Requirements | Write out each line exactly as it stands, please.

Information supplied |
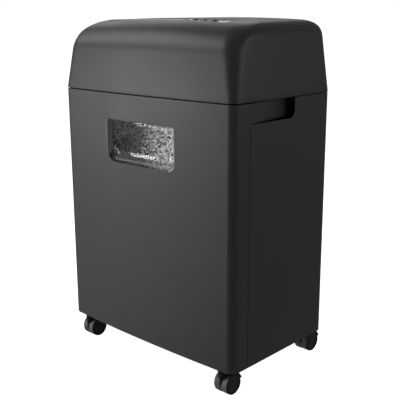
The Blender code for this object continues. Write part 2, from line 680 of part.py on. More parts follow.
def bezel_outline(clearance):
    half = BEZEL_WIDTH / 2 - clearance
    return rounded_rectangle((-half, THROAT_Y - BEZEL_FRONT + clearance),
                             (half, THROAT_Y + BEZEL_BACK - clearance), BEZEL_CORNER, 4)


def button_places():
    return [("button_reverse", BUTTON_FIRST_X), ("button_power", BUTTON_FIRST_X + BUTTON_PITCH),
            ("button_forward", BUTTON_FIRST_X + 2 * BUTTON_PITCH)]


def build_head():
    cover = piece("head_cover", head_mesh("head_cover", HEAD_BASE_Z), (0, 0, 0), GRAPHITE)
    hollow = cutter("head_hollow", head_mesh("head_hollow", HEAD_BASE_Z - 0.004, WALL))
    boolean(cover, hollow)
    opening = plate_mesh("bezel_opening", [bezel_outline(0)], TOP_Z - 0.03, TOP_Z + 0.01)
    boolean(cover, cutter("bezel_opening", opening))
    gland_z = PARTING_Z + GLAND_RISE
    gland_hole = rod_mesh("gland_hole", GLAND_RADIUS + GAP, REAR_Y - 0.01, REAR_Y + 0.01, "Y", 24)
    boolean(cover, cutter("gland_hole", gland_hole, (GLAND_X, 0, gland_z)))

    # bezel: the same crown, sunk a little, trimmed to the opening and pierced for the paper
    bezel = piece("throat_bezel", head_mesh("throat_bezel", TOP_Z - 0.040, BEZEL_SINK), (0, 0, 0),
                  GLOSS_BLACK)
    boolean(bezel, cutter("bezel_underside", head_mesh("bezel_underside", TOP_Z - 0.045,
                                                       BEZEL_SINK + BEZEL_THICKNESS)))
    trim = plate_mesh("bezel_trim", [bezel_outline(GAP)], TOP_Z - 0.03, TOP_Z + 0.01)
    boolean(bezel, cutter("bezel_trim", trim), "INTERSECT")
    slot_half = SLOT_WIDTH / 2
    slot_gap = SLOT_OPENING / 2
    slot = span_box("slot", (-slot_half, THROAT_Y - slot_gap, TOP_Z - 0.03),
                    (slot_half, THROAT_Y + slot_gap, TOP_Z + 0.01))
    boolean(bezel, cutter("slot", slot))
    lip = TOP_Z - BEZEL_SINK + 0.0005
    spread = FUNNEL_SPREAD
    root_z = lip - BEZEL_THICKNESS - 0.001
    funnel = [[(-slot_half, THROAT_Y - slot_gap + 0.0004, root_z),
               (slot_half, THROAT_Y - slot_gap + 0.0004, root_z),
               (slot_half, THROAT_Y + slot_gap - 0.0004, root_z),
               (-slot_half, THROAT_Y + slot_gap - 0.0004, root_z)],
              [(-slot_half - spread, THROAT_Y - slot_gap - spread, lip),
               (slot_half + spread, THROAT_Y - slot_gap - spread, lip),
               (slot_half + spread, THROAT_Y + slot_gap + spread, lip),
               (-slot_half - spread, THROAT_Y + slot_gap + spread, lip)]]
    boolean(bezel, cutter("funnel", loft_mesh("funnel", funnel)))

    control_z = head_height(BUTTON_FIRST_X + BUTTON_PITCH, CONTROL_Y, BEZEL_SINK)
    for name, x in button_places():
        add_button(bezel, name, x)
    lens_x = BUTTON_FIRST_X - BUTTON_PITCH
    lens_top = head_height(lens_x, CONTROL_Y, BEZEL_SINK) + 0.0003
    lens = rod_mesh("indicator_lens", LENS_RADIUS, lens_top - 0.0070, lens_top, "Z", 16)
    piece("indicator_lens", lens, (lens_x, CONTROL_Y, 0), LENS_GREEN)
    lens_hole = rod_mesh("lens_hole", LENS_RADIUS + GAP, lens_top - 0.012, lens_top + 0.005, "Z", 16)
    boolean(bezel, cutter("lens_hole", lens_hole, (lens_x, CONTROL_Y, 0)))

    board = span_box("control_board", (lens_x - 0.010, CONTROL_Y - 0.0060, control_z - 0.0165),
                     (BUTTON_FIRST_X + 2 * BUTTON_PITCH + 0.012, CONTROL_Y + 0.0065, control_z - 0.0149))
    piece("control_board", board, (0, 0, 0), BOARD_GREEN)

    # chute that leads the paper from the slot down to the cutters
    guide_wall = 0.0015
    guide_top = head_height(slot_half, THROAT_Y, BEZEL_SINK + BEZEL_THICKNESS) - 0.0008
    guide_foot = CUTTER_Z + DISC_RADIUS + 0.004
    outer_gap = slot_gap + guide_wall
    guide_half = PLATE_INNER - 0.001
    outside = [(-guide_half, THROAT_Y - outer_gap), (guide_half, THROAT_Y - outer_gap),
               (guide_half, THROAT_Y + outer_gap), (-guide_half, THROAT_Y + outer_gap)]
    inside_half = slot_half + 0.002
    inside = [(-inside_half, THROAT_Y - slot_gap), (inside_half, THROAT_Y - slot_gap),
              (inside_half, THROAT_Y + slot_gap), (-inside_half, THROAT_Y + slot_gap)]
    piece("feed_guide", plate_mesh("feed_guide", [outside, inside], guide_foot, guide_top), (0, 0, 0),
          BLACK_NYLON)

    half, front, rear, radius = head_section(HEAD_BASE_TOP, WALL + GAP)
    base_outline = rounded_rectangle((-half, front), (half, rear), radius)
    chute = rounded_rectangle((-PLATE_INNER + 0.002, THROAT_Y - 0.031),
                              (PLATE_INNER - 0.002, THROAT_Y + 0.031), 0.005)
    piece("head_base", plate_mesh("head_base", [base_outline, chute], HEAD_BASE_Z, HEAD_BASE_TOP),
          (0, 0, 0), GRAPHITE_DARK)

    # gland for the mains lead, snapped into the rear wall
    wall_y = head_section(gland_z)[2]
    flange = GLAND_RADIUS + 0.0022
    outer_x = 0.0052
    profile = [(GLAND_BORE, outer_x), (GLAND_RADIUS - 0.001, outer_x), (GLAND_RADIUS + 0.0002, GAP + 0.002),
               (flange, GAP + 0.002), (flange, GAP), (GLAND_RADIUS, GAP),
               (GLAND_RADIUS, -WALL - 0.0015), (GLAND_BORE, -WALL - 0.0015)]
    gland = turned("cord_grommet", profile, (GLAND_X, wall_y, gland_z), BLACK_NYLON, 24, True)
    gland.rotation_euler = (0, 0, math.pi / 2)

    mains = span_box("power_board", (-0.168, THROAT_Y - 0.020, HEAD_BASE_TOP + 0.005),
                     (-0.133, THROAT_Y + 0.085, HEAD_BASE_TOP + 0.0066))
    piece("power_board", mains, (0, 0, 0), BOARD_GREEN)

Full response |
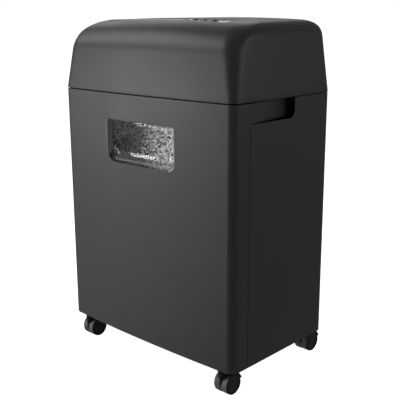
The Blender code for this object continues. Write part 2, from line 680 of part.py on. More parts follow.
def bezel_outline(clearance):
    half = BEZEL_WIDTH / 2 - clearance
    return rounded_rectangle((-half, THROAT_Y - BEZEL_FRONT + clearance),
                             (half, THROAT_Y + BEZEL_BACK - clearance), BEZEL_CORNER, 4)


def button_places():
    return [("button_reverse", BUTTON_FIRST_X), ("button_power", BUTTON_FIRST_X + BUTTON_PITCH),
            ("button_forward", BUTTON_FIRST_X + 2 * BUTTON_PITCH)]


def build_head():
    cover = piece("head_cover", head_mesh("head_cover", HEAD_BASE_Z), (0, 0, 0), GRAPHITE)
    hollow = cutter("head_hollow", head_mesh("head_hollow", HEAD_BASE_Z - 0.004, WALL))
    boolean(cover, hollow)
    opening = plate_mesh("bezel_opening", [bezel_outline(0)], TOP_Z - 0.03, TOP_Z + 0.01)
    boolean(cover, cutter("bezel_opening", opening))
    gland_z = PARTING_Z + GLAND_RISE
    gland_hole = rod_mesh("gland_hole", GLAND_RADIUS + GAP, REAR_Y - 0.01, REAR_Y + 0.01, "Y", 24)
    boolean(cover, cutter("gland_hole", gland_hole, (GLAND_X, 0, gland_z)))

    # bezel: the same crown, sunk a little, trimmed to the opening and pierced for the paper
    bezel = piece("throat_bezel", head_mesh("throat_bezel", TOP_Z - 0.040, BEZEL_SINK), (0, 0, 0),
                  GLOSS_BLACK)
    boolean(bezel, cutter("bezel_underside", head_mesh("bezel_underside", TOP_Z - 0.045,
                                                       BEZEL_SINK + BEZEL_THICKNESS)))
    trim = plate_mesh("bezel_trim", [bezel_outline(GAP)], TOP_Z - 0.03, TOP_Z + 0.01)
    boolean(bezel, cutter("bezel_trim", trim), "INTERSECT")
    slot_half = SLOT_WIDTH / 2
    slot_gap = SLOT_OPENING / 2
    slot = span_box("slot", (-slot_half, THROAT_Y - slot_gap, TOP_Z - 0.03),
                    (slot_half, THROAT_Y + slot_gap, TOP_Z + 0.01))
    boolean(bezel, cutter("slot", slot))
    lip = TOP_Z - BEZEL_SINK + 0.0005
    spread = FUNNEL_SPREAD
    root_z = lip - BEZEL_THICKNESS - 0.001
    funnel = [[(-slot_half, THROAT_Y - slot_gap + 0.0004, root_z),
               (slot_half, THROAT_Y - slot_gap + 0.0004, root_z),
               (slot_half, THROAT_Y + slot_gap - 0.0004, root_z),
               (-slot_half, THROAT_Y + slot_gap - 0.0004, root_z)],
              [(-slot_half - spread, THROAT_Y - slot_gap - spread, lip),
               (slot_half + spread, THROAT_Y - slot_gap - spread, lip),
               (slot_half + spread, THROAT_Y + slot_gap + spread, lip),
               (-slot_half - spread, THROAT_Y + slot_gap + spread, lip)]]
    boolean(bezel, cutter("funnel", loft_mesh("funnel", funnel)))

    control_z = head_height(BUTTON_FIRST_X + BUTTON_PITCH, CONTROL_Y, BEZEL_SINK)
    for name, x in button_places():
        add_button(bezel, name, x)
    lens_x = BUTTON_FIRST_X - BUTTON_PITCH
    lens_top = head_height(lens_x, CONTROL_Y, BEZEL_SINK) + 0.0003
    lens = rod_mesh("indicator_lens", LENS_RADIUS, lens_top - 0.0070, lens_top, "Z", 16)
    piece("indicator_lens", lens, (lens_x, CONTROL_Y, 0), LENS_GREEN)
    lens_hole = rod_mesh("lens_hole", LENS_RADIUS + GAP, lens_top - 0.012, lens_top + 0.005, "Z", 16)
    boolean(bezel, cutter("lens_hole", lens_hole, (lens_x, CONTROL_Y, 0)))

    board = span_box("control_board", (lens_x - 0.010, CONTROL_Y - 0.0060, control_z - 0.0165),
                     (BUTTON_FIRST_X + 2 * BUTTON_PITCH + 0.012, CONTROL_Y + 0.0065, control_z - 0.0149))
    piece("control_board", board, (0, 0, 0), BOARD_GREEN)

    # chute that leads the paper from the slot down to the cutters
    guide_wall = 0.0015
    guide_top = head_height(slot_half, THROAT_Y, BEZEL_SINK + BEZEL_THICKNESS) - 0.0008
    guide_foot = CUTTER_Z + DISC_RADIUS + 0.004
    outer_gap = slot_gap + guide_wall
    guide_half = PLATE_INNER - 0.001
    outside = [(-guide_half, THROAT_Y - outer_gap), (guide_half, THROAT_Y - outer_gap),
               (guide_half, THROAT_Y + outer_gap), (-guide_half, THROAT_Y + outer_gap)]
    inside_half = slot_half + 0.002
    inside = [(-inside_half, THROAT_Y - slot_gap), (inside_half, THROAT_Y - slot_gap),
              (inside_half, THROAT_Y + slot_gap), (-inside_half, THROAT_Y + slot_gap)]
    piece("feed_guide", plate_mesh("feed_guide", [outside, inside], guide_foot, guide_top), (0, 0, 0),
          BLACK_NYLON)

    half, front, rear, radius = head_section(HEAD_BASE_TOP, WALL + GAP)
    base_outline = rounded_rectangle((-half, front), (half, rear), radius)
    chute = rounded_rectangle((-PLATE_INNER + 0.002, THROAT_Y - 0.031),
                              (PLATE_INNER - 0.002, THROAT_Y + 0.031), 0.005)
    piece("head_base", plate_mesh("head_base", [base_outline, chute], HEAD_BASE_Z, HEAD_BASE_TOP),
          (0, 0, 0), GRAPHITE_DARK)

    # gland for the mains lead, snapped into the rear wall
    wall_y = head_section(gland_z)[2]
    flange = GLAND_RADIUS + 0.0022
    outer_x = 0.0052
    profile = [(GLAND_BORE, outer_x), (GLAND_RADIUS - 0.001, outer_x), (GLAND_RADIUS + 0.0002, GAP + 0.002),
               (flange, GAP + 0.002), (flange, GAP), (GLAND_RADIUS, GAP),
               (GLAND_RADIUS, -WALL - 0.0015), (GLAND_BORE, -WALL - 0.0015)]
    gland = turned("cord_grommet", profile, (GLAND_X, wall_y, gland_z), BLACK_NYLON, 24, True)
    gland.rotation_euler = (0, 0, math.pi / 2)

    mains = span_box("power_board", (-0.168, THROAT_Y - 0.020, HEAD_BASE_TOP + 0.005),
                     (-0.133, THROAT_Y + 0.085, HEAD_BASE_TOP + 0.0066))
    piece("power_board", mains, (0, 0, 0), BOARD_GREEN)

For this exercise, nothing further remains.